**Stated goal**. Print the data exactly as it is given, please.

**Input for this task**.
* * *

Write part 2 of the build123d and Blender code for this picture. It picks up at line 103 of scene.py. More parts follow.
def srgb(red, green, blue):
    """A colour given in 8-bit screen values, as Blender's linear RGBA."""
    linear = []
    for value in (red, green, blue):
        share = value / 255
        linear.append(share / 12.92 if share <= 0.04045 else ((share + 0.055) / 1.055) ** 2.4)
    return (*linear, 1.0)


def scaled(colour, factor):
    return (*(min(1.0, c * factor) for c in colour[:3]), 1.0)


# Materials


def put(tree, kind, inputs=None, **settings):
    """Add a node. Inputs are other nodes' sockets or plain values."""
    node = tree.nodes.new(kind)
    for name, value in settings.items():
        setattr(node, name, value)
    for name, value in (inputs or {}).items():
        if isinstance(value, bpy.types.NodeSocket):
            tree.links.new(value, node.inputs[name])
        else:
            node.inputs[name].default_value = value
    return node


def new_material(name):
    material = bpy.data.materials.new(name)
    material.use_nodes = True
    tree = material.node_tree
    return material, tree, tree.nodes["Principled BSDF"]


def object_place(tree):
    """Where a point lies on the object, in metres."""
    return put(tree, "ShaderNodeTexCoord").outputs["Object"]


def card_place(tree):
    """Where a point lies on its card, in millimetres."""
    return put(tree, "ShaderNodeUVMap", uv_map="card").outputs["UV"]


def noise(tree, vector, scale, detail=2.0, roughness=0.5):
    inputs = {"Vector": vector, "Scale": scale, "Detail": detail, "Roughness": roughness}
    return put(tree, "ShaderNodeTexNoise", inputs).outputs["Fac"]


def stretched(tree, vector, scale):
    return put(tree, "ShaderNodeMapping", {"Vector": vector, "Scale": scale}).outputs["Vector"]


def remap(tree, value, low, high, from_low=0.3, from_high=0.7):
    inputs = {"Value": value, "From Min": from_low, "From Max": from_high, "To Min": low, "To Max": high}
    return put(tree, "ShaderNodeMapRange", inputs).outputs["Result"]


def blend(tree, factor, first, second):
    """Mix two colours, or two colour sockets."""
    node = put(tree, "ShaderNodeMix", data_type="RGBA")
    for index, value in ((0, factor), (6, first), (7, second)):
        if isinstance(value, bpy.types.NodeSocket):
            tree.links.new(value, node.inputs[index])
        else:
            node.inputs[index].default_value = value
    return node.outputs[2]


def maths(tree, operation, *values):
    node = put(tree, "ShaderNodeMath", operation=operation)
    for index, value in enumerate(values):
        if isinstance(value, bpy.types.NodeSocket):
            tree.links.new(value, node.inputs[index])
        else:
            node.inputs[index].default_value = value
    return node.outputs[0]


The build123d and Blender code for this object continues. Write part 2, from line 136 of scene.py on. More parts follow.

* * *

**Problem solution**.
Write part 2 of the build123d and Blender code for this picture. It picks up at line 103 of scene.py. More parts follow.
def srgb(red, green, blue):
    """A colour given in 8-bit screen values, as Blender's linear RGBA."""
    linear = []
    for value in (red, green, blue):
        share = value / 255
        linear.append(share / 12.92 if share <= 0.04045 else ((share + 0.055) / 1.055) ** 2.4)
    return (*linear, 1.0)


def scaled(colour, factor):
    return (*(min(1.0, c * factor) for c in colour[:3]), 1.0)


# Materials


def put(tree, kind, inputs=None, **settings):
    """Add a node. Inputs are other nodes' sockets or plain values."""
    node = tree.nodes.new(kind)
    for name, value in settings.items():
        setattr(node, name, value)
    for name, value in (inputs or {}).items():
        if isinstance(value, bpy.types.NodeSocket):
            tree.links.new(value, node.inputs[name])
        else:
            node.inputs[name].default_value = value
    return node


def new_material(name):
    material = bpy.data.materials.new(name)
    material.use_nodes = True
    tree = material.node_tree
    return material, tree, tree.nodes["Principled BSDF"]


def object_place(tree):
    """Where a point lies on the object, in metres."""
    return put(tree, "ShaderNodeTexCoord").outputs["Object"]


def card_place(tree):
    """Where a point lies on its card, in millimetres."""
    return put(tree, "ShaderNodeUVMap", uv_map="card").outputs["UV"]


def noise(tree, vector, scale, detail=2.0, roughness=0.5):
    inputs = {"Vector": vector, "Scale": scale, "Detail": detail, "Roughness": roughness}
    return put(tree, "ShaderNodeTexNoise", inputs).outputs["Fac"]


def stretched(tree, vector, scale):
    return put(tree, "ShaderNodeMapping", {"Vector": vector, "Scale": scale}).outputs["Vector"]


def remap(tree, value, low, high, from_low=0.3, from_high=0.7):
    inputs = {"Value": value, "From Min": from_low, "From Max": from_high, "To Min": low, "To Max": high}
    return put(tree, "ShaderNodeMapRange", inputs).outputs["Result"]


def blend(tree, factor, first, second):
    """Mix two colours, or two colour sockets."""
    node = put(tree, "ShaderNodeMix", data_type="RGBA")
    for index, value in ((0, factor), (6, first), (7, second)):
        if isinstance(value, bpy.types.NodeSocket):
            tree.links.new(value, node.inputs[index])
        else:
            node.inputs[index].default_value = value
    return node.outputs[2]


def maths(tree, operation, *values):
    node = put(tree, "ShaderNodeMath", operation=operation)
    for index, value in enumerate(values):
        if isinstance(value, bpy.types.NodeSocket):
            tree.links.new(value, node.inputs[index])
        else:
            node.inputs[index].default_value = value
    return node.outputs[0]


The build123d and Blender code for this object continues. Write part 2, from line 136 of scene.py on. More parts follow.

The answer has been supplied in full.